Richard Lanham and James O'Donnell

from: Richard Lanham

Learning Both Sides of the Argument

Posted Monday, April 16, 2001, at 1:09 PM ET

Jim,

I've only been to one conference even roughly parallel to your Algeria visit, and that one at the opposite end of the compass--giving a talk in Jerusalem. Still, bombs were going off, and my multimedia lecturing equipment was given a going-over in the Frankfurt airport that I've never forgotten, so it was a little different from visiting a small campus in Ohio. Carol and I were treated, during a long 3 a.m. taxi ride from Jerusalem to the Tel Aviv airport, to a diatribe about Orthodox Jews who would not serve in the military and about the new Russian arrivals, and much besides. I got on the plane secure in the knowledge that this place was both far too old and far too new for me to understand. A quarrel to stay out of. Such an opinion, of course, is acceptable to no one, especially to you who are trying to understand such things from the other side of the fence.

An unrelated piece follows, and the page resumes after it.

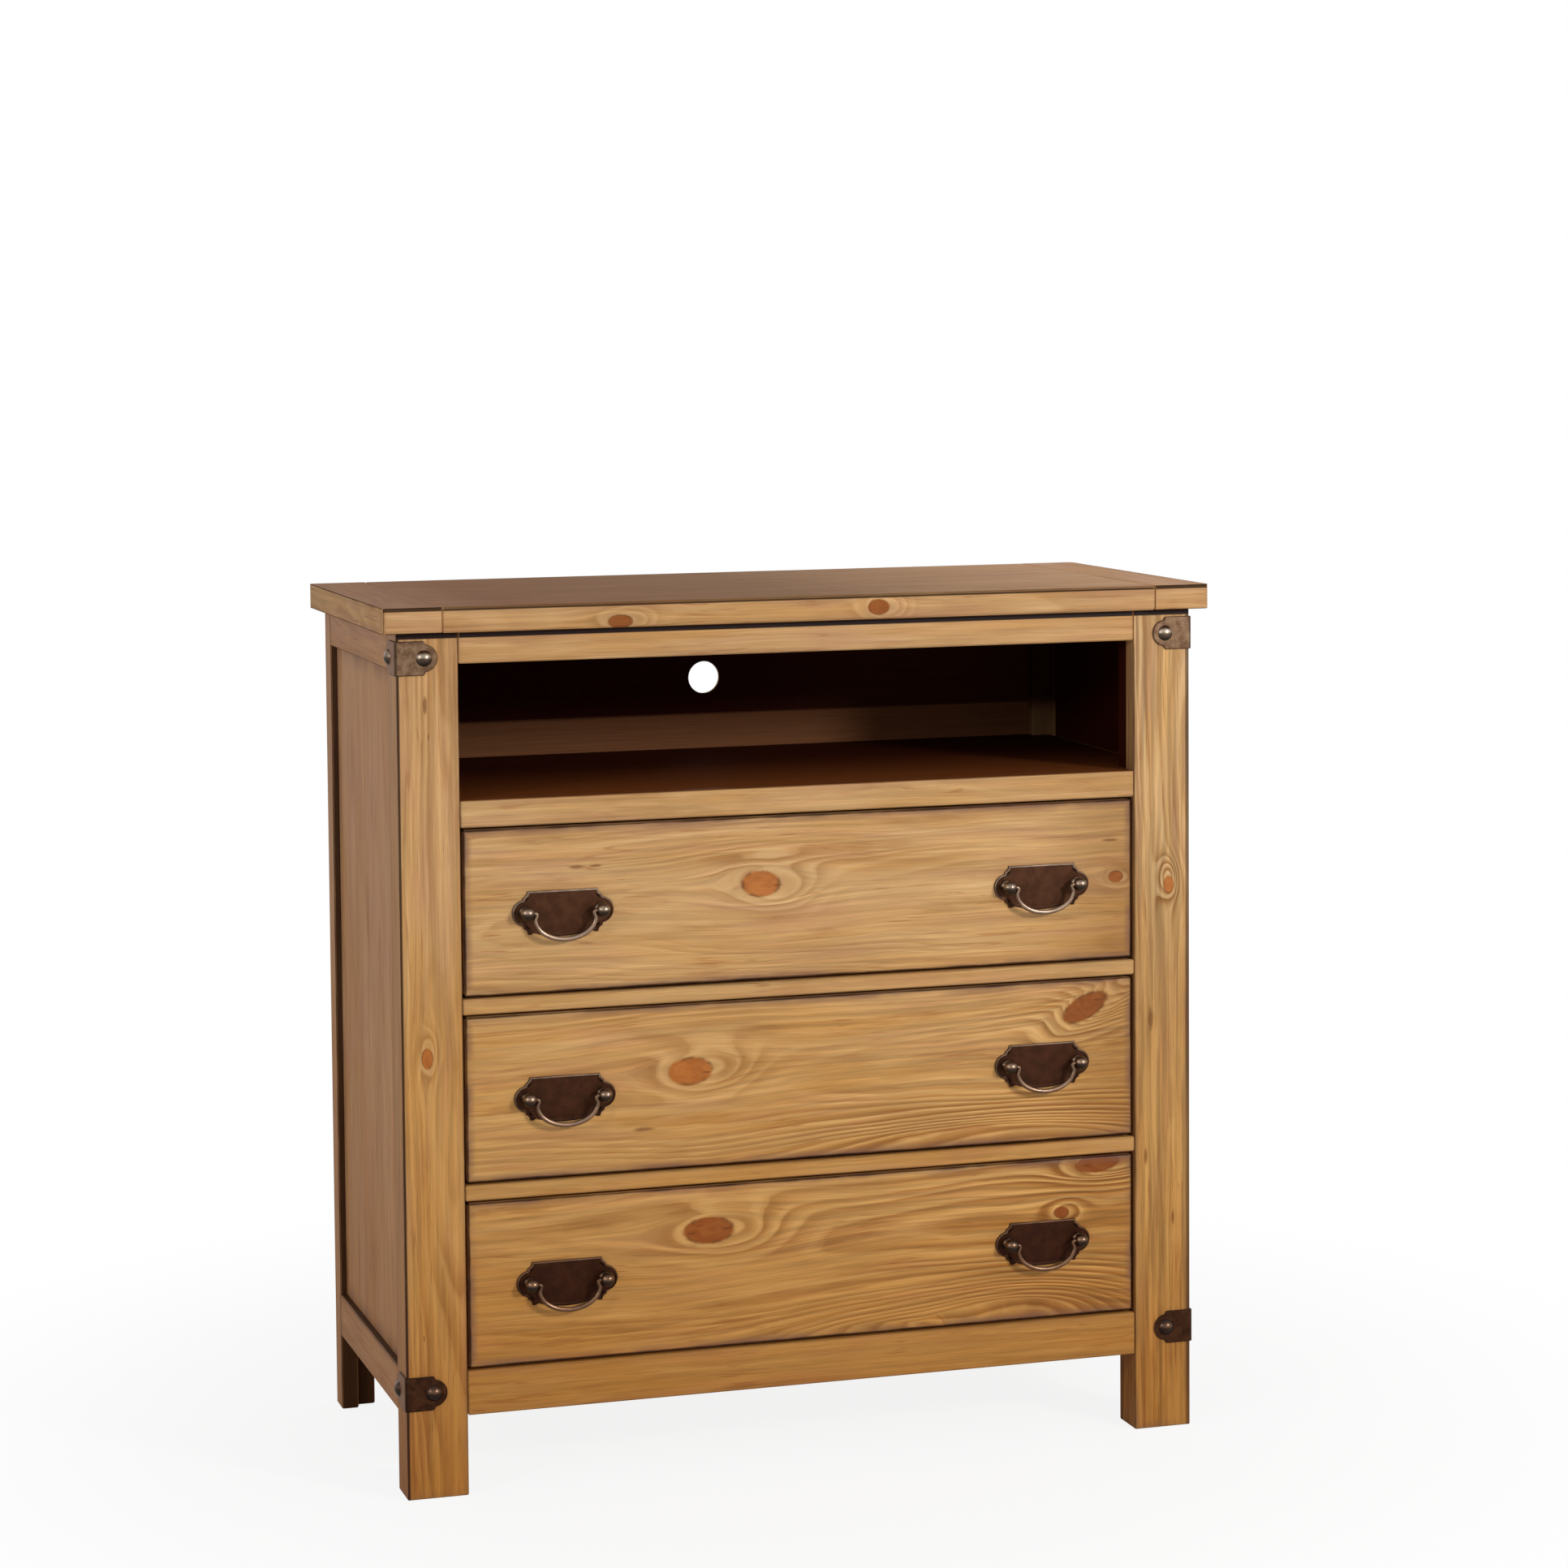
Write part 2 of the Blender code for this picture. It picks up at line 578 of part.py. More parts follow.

In most cases--What's going on in the runoff election in Peru? What about official corruption in Brazil? And the killer cops in Jamaica? to take the first three world-survey articles in this week's Economist--I don't think we really can. By the time you did, you'd be unable to understand our side. The best we can hope to do, perhaps, is to train ourselves in two-sided argument, and that kind of rhetorical training is as out of fashion as a thing can well be.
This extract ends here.